Highlights from

ACC 2019

American College of Cardiology Annual Scientific Session & Expo

New Orleans 16-18 March 2019

Convincing evidence of the role of icosapent in reducing subsequent CV events

A recent analysis of the REDUCE-IT trial has demonstrated that icosapent ethyl 2 g twice daily was superior to placebo in reducing triglycerides (TGs), cardiovascular (CV) events, and CV death among patients with high TGs and high cardiovascular risk [1].

Previous results from the REDUCE-IT showed that icosapent ethyl reduced the risk of a first ischaemic event by 25% (i.e. the primary composite endpoint of CV death, myocardial infarction, stroke, coronary revascularisation, or hospitalisation for unstable angina) [2]. The current REDUCE-IT analysis presented by Prof. Deepak Bhatt (Brigham and Women’s Hospital, USA) examined total ischaemic events.

The aim of the multicentre, randomised, double-blind REDUCE-IT trail was to assess the safety and benefit of icosapent ethyl compared with placebo in reducing total CV events among patients with high triglycerides. The study was set up by randomising 8,179 eligible patients 1:1 to either icosapent ethyl (2 g twice daily with food) (n=4,089) or matching placebo (n=4,090). Patients needed to be aged >45 years with established CV disease or age >50 years with diabetes and ≥1 additional risk factor, fasting TG level between 135-499 mg/dL, low-density lipoprotein (LDL) cholesterol level between 41 and 100 mg/dL, and stable dose of statin for ≥4 weeks in order to be eligible for inclusion. Mean patient age was 64.0 years and 28% was female. Median baseline TG was 216 mg/dL, and median baseline LDL-cholesterol was 75 mg/dL); 71% had a history of atherosclerosis and 29% had diabetes mellitus.

After a median follow-up of 4.9 years, 55.2% first primary endpoint events and 44.8% of subsequent primary endpoint events occurred. The total number of primary endpoint events was reduced with icosapent ethyl: this was 61 vs 89 per 1,000 patient years for icosapent ethyl vs placebo, respectively (RR 0.70; 95% CI, 0.62-0.78; P<0.0001). For second events, a further 32% reduction was seen as well as a 31% reduction of third events and a 48% reduction in fourth or subsequent events (total events reduction 30% when compared to placebo).
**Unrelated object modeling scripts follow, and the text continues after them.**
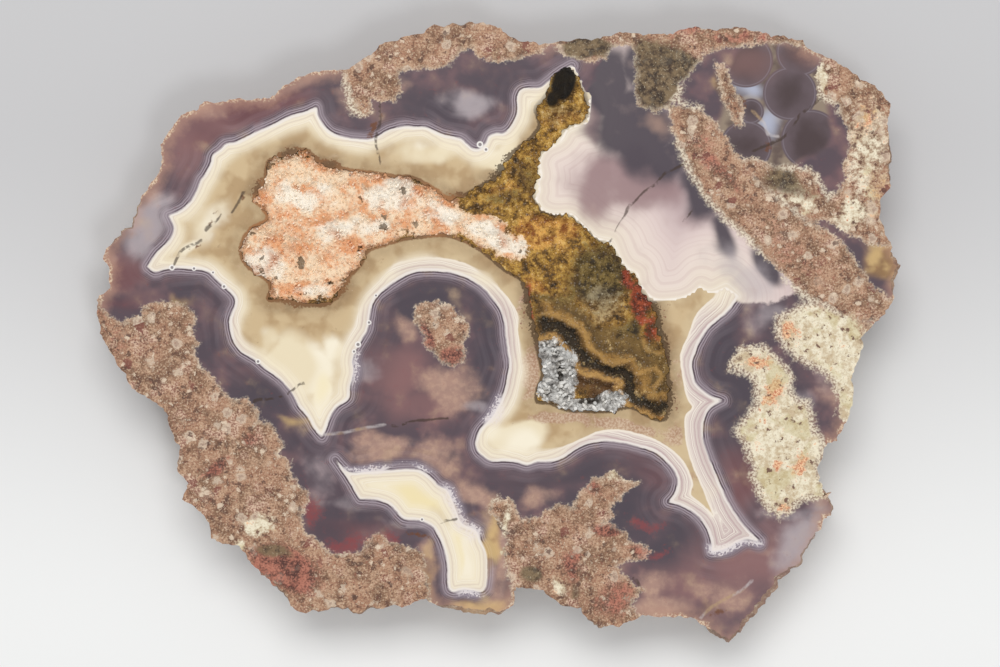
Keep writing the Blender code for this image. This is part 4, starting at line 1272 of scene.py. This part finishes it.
def settled_level(ring, normals, insets):
    """One level of the side, with insets eased wherever the level would fold over itself."""
    for _ in range(16):
        level = ring - normals * insets[:, None]
        folded = folded_points(level, 30)
        if not folded.any():
            break
        insets = np.where(folded, insets * 0.6, insets)
    return level


def hex_points(low, high, spacing):
    """Evenly spread points over a rectangle."""
    rows = int((high[1] - low[1]) / (spacing * HEX_ROW)) + 1
    columns = int((high[0] - low[0]) / spacing) + 1
    x, y = np.meshgrid(np.arange(columns, dtype=float), np.arange(rows, dtype=float))
    x = low[0] + (x + 0.5 * (y % 2)) * spacing
    return np.stack([x.ravel(), (low[1] + y * spacing * HEX_ROW).ravel()], axis=1)


def sheet(rings, spacing, room, lines=()):
    """Triangles over an outer ring less the rings inside it: points, faces, and where each ring's points went."""
    inner = hex_points(rings[0].min(axis=0), rings[0].max(axis=0), spacing)
    inner = inner[signed_distance(inner, rings[0]) > room]
    for hole in rings[1:]:
        inner = inner[signed_distance(inner, hole) < -room]
    for line in lines:
        inner = inner[line_distance(inner, line, False) > spacing * 0.6]
    points = []
    edges = []
    for ring in rings:
        start = len(points)
        points.extend(ring)
        edges.extend((start + i, start + (i + 1) % len(ring)) for i in range(len(ring)))
    for line in lines:
        start = len(points)
        points.extend(line)
        edges.extend((start + i, start + i + 1) for i in range(len(line) - 1))
    points.extend(inner)
    scaled = [Vector((x * 1000, y * 1000)) for x, y in points]
    flat, _, faces, origins, _, _ = delaunay_2d_cdt(scaled, edges, [], 1, 1e-6)
    flat = np.array([(p.x / 1000, p.y / 1000) for p in flat])
    faces = np.array([face for face in faces if len(face) == 3])
    middle = flat[faces].mean(axis=1)
    keep = np.ones(len(faces), dtype=bool)
    for hole in rings[1:]:
        keep &= ~within(middle, hole)
    went = {source: i for i, sources in enumerate(origins) for source in sources}
    places = []
    start = 0
    for ring in rings:
        places.append([went[start + i] for i in range(len(ring))])
        start += len(ring)
    return flat, faces[keep], places


def make_piece(name, points, faces, kinds, materials):
    """A closed mesh object with its faces turned outward."""
    mesh = bpy.data.meshes.new(name)
    mesh.from_pydata([tuple(p) for p in points], [], [tuple(int(i) for i in face) for face in faces])
    for material in materials:
        mesh.materials.append(material)
    mesh.polygons.foreach_set("material_index", np.asarray(kinds, dtype=np.int32))
    bm = bmesh.new()
    bm.from_mesh(mesh)
    loose = [vert for vert in bm.verts if not vert.link_faces]
    bmesh.ops.delete(bm, geom=loose, context="VERTS")
    bmesh.ops.recalc_face_normals(bm, faces=bm.faces)
    bm.to_mesh(mesh)
    bm.free()
    thing = bpy.data.objects.new(name, mesh)
    bpy.context.scene.collection.objects.link(thing)
    return thing


def joined_sheets(parts):
    """Several point-and-face sets as one, with the offset of each."""
    points = np.concatenate([p for p, _ in parts])
    offsets = np.cumsum([0] + [len(p) for p, _ in parts])
    faces = [face + offset for (_, some), offset in zip(parts, offsets) for face in some]
    return points, faces, offsets


def wall_between(low_ring, high_ring):
    """Triangles between two rings of equal count."""
    faces = []
    count = len(low_ring)
    for i in range(count):
        after = (i + 1) % count
        faces.append((low_ring[i], low_ring[after], high_ring[after]))
        faces.append((low_ring[i], high_ring[after], high_ring[i]))
    return faces


def pocket_depth(spots):
    """Depth of the bare pocket below the face: a short wall, then a slope to a floor."""
    return np.minimum(POCKET_DEPTH, POCKET_WALL + POCKET_SLOPE * line_distance(spots, pocket_ring, True))


def toothed_rim():
    """The pocket's edge with small crystal teeth."""
    ring = closed_ring(pocket_ring, 0.00034)
    teeth = []
    for x, y in ring:
        spot = Vector((x, y, 0.0))
        saw = 1.0 - abs(noise.noise(spot / 0.0012)) * 2.4
        teeth.append(0.00050 * saw + 0.00022 * noise.noise(spot / 0.0005))
    return settled_level(ring, outward_normals(ring, 3), np.array(teeth))


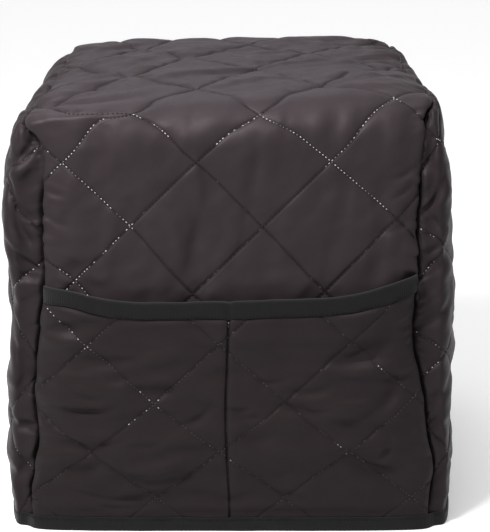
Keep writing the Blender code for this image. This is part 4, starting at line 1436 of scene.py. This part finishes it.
def stitch_mesh(name, middle, along, out, length, width, material, slot):
    """Short rounded stitches laid on the cloth."""
    side = np.cross(out, along)
    side /= np.linalg.norm(side, axis=1, keepdims=True)
    shape = [(-0.5, 0, 0)]
    for run in (-0.25, 0.25):
        shape += [(run, 0.5, 0), (run, 0, 0.5), (run, -0.5, 0), (run, 0, -0.5)]
    shape.append((0.5, 0, 0))
    points = np.concatenate(
        [middle + along * a * length + side * b * width + out * c * width * 0.8 for a, b, c in shape]
    ).reshape(len(shape), -1, 3)
    count = len(middle)
    pattern = [(0, 2, 1), (0, 3, 2), (0, 4, 3), (0, 1, 4)]
    pattern += [(1, 2, 6), (1, 6, 5), (2, 3, 7), (2, 7, 6), (3, 4, 8), (3, 8, 7), (4, 1, 5), (4, 5, 8)]
    pattern += [(9, 5, 6), (9, 6, 7), (9, 7, 8), (9, 8, 5)]
    faces = []
    for a, b, c in pattern:
        numbers = np.arange(count)
        faces += np.stack([a * count + numbers, b * count + numbers, c * count + numbers], -1).tolist()
    piece = ordered_mesh(name, points.reshape(-1, 3), faces)
    return dress(piece, material, slot)


# A place inside the cover, which every stitch faces away from
INSIDE = (0.0, 0.0, 0.18)


def sewn(name, surface, u, v, du, dv, light, slot, seed, faint=0.1, length=STITCH_LENGTH):
    """Stitches at places of a surface. Some catch the light and get pale thread as painted highlight, some
    are faint and the rest are dark.
    """
    here = surface(u, v)
    along = unit(surface(u + du * 0.01, v + dv * 0.01) - here)
    out = unit(np.cross(surface(u + 0.002, v) - here, surface(u, v + 0.002) - here))
    out *= np.sign(np.sum(out * (here - np.array(INSIDE)), axis=1, keepdims=True))
    chance = np.random.RandomState(seed).uniform(0, 1, len(u))
    limits = [chance < SHINING * light, chance < light, chance < light + (1 - light) * faint]
    kinds = np.select(limits, [3, 2, 1], 0)
    for kind, (word, material) in enumerate(THREADS):
        chosen = kinds == kind
        if chosen.any():
            place = here[chosen] + out[chosen] * STITCH_LIFT
            stitch_mesh(
                f"{name}_{word}", place, along[chosen], out[chosen], length, STITCH_WIDTH, material, slot
            )


def sewn_lattice(name, surface, places, kept, light, slot, seed, faint=0.1):
    """Stitches at the places of a lattice that are kept."""
    column, row, way = places[:, kept]
    if np.ndim(faint):
        faint = faint[kept]
    sewn(name, surface, column, row, np.ones(kept.sum()), way, light[kept], slot, seed, faint)


def sew_strip():
    """Quilting stitches of the strip."""
    places = lattice_lines(-9.5, 9.5, 9.5, 54.6, (FIRST_CROSSING, CROSSING_ROW)).T

    def place(column, row):
        moved_column, moved_row = pulled(column, row)
        s = np.interp(moved_row, FINE_ROWS, FINE_LENGTHS)
        x = moved_column * COLUMN_STEP
        return x - top_drift(s, x / half_width(s, x)), s

    def surface(column, row):
        x, s = place(column, row)
        return strip_outer(x / half_width(s, x), s)

    x, s = place(*places[:2])
    kept = (np.abs(x) < half_width(s, x) - 0.004) & (s > 0.200) & (s < 0.972)
    light = catching(*places[:2], LIGHT_RUNS)
    sewn_lattice("strip_stitches", surface, places, kept, light, "quilted_cloth", 301)


def sew_pocket():
    """Quilting stitches of the pocket, and the stitches of its dividing seam."""
    places = lattice_lines(-9.5, 9.5, -0.4, 11.4, (POCKET_CROSSING_COLUMN, 0)).T
    column, row, _ = places

    def place(column, row):
        return column * COLUMN_STEP, np.interp(row, FINE_POCKET_ROWS, FINE_POCKET_HEIGHTS)

    x, height = place(column, row)
    inside = np.abs(x) < half_width(height, x) - 0.006
    kept = inside & (height > 0.018) & (height < mouth_height(x) - 0.015)
    sewn_lattice(
        "pocket_stitches", lambda column, row: pocket_face(*place(column, row)), places, kept,
        catching(column, row, POCKET_LIGHT_RUNS), "pocket_cloth", 302,
        0.42 + 0.55 * noise(column / 3.1, row / 3.1, 305),
    )
    height = np.arange(0.016, 0.197, 0.0030)
    x = smooth_table(DIVIDER_PATH, 1, height)
    sewn(
        "divider_stitches", pocket_face, x, height, np.zeros_like(x), np.ones_like(x), 0.9 * (height > 0.188),
        "pocket_cloth", 303, length=0.0022,
    )


def sew_sides():
    """Quilting stitches of the side panels."""
    for side, name in ((-1, "left_stitches"), (1, "right_stitches")):
        places = lattice_lines(-1, SIDE_COLUMNS + 4, -4, SIDE_ROWS + 5, SIDE_CROSSING[side]).T

        def place(column, row):
            y = column * COLUMN_STEP
            z = row * COLUMN_STEP
            for _ in range(8):
                column_bend, row_bend = side_bends(y, z, side)
                y = (column - column_bend) * COLUMN_STEP
                z = (row - row_bend) * COLUMN_STEP
            return side_shares(y, z, side)

        def surface(column, row):
            across, up = place(column, row)
            return side_outer(np.clip(across, 0, 1), np.clip(up, 0, 1), side)

        across, up = place(*places[:2])
        kept = (across > 0.0005) & (across < 0.9995) & (up > 0.05) & (up < 0.995)
        light = catching(*places[:2], SIDE_LIGHT_RUNS[side], 0.5)
        sewn_lattice(name, surface, places, kept, light, "quilted_cloth", 304 + side, 0.3)


# Stage: half size, colour and glow of the floor, and the world's strength over the height of the view
FLOOR_SIZE = 400.0
FLOOR_COLOUR = (0.90, 0.90, 0.90, 1.0)
FLOOR_GLOW = 0.18
HORIZON = (0.02, 0.08, 0.96, 0.45)
WHITE = (1.0, 1.0, 1.0, 1.0)

# Lamps: kind, place, angle or size, power, colour, the place that it aims at, and whether it lights more
# than the cloth's shine
LAMPS = {
    "overhead": ("SUN", (-0.14, -0.08, 2.0), 0.60, 1.20, (1.0, 1.0, 1.0), (0.0, 0.0, 0.0), True),
    "behind": ("SUN", (-0.15, 1.0, 0.90), 0.35, 0.34, (0.94, 0.88, 1.0), (0.0, 0.0, 0.0), False),
    "front": ("AREA", (-0.42, -0.66, 1.12), 0.3, 19.0, (1.0, 1.0, 1.0), (0.0, -0.1, 0.32), True),
}


def placed(name, data):
    """An object in the scene from its data."""
    made = bpy.data.objects.new(name, data)
    bpy.context.scene.collection.objects.link(made)
    return made


def make_floor():
    """A pale floor that throws no light back on the cloth."""
    mesh = bpy.data.meshes.new("floor")
    corners = [(a * FLOOR_SIZE, b * FLOOR_SIZE, 0) for a, b in ((-1, -1), (1, -1), (1, 1), (-1, 1))]
    mesh.from_pydata(corners, [], [(0, 1, 2, 3)])
    floor = placed("floor", mesh)
    paint = bpy.data.materials.new("floor_paint")
    paint.use_nodes = True
    set_inputs(
        paint.node_tree.nodes["Principled BSDF"],
        Base_Color=FLOOR_COLOUR,
        Roughness=0.9,
        Specular_IOR_Level=0.0,
        Emission_Color=WHITE,
        Emission_Strength=FLOOR_GLOW,
    )
    mesh.materials.append(paint)
    floor.visible_diffuse = False


def make_world():
    """A world that is white at the horizon and greyer above it."""
    world = bpy.data.worlds.new("studio")
    world.use_nodes = True
    tree = world.node_tree
    sky = tree.nodes["Background"]
    sky.inputs["Color"].default_value = WHITE
    view = tree.nodes.new("ShaderNodeTexCoord").outputs["Generated"]
    parts = fed(tree, "ShaderNodeSeparateXYZ", "Vector", view)
    level = maths(tree, "ABSOLUTE", parts.outputs["Z"], 0.0)
    tree.links.new(graded(tree, level, *HORIZON), sky.inputs["Strength"])
    bpy.context.scene.world = world
    bpy.context.scene.view_settings.view_transform = "Standard"


def make_lamps():
    """The studio's lamps."""
    for name, (kind, place, breadth, power, colour, aim, soft) in LAMPS.items():
        data = bpy.data.lights.new(name, kind)
        data.energy = power
        data.color = colour
        if kind == "SUN":
            data.angle = breadth
        else:
            data.shape = "SQUARE"
            data.size = breadth
        lamp = placed(name, data)
        lamp.location = place
        lamp.rotation_mode = "QUATERNION"
        lamp.rotation_quaternion = (Vector(aim) - Vector(place)).to_track_quat("-Z", "Y")
        lamp.visible_camera = False
        lamp.visible_diffuse = soft


def make_camera():
    """The photo's camera."""
    data = bpy.data.cameras.new("camera")
    data.lens = CAMERA_LENS
    data.sensor_width = 36.0
    data.clip_start = 0.05
    camera = placed("camera", data)
    camera.location = [a + b for a, b in zip(CAMERA_PLACE, CENTRE_SHIFT)]
    camera.rotation_euler = (math.radians(90 - CAMERA_PITCH), 0, 0)
    bpy.context.scene.camera = camera


make_strip()
make_sides()
make_pocket()
make_mouth_tape()
make_hem_tape()
sew_strip()
sew_pocket()
sew_sides()
make_floor()
make_world()
make_lamps()
make_camera()

bpy.context.view_layer.update()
Each component of the primary composite endpoint was also reduced with icosapent ethyl as well as the total key secondary endpoint events (32 vs 44 per 1,000 patient years for icosapent ethyl vs placebo, respectively; RR 0.72; 95% CI, 0.63-0.82; P<0.0001). This provides further evidence of the significant benefit observed in the top line results reported late last year, and arguably provides a greater understanding of the magnitude of benefit.

keywords: REDUCE-IT, myocardial infarction, angina, triglycerides, stroke, icosapent ethyl, cardiovascular, coronary revascularisation

The content and interpretation of these conference highlights are the views and comments of the speakers/authors.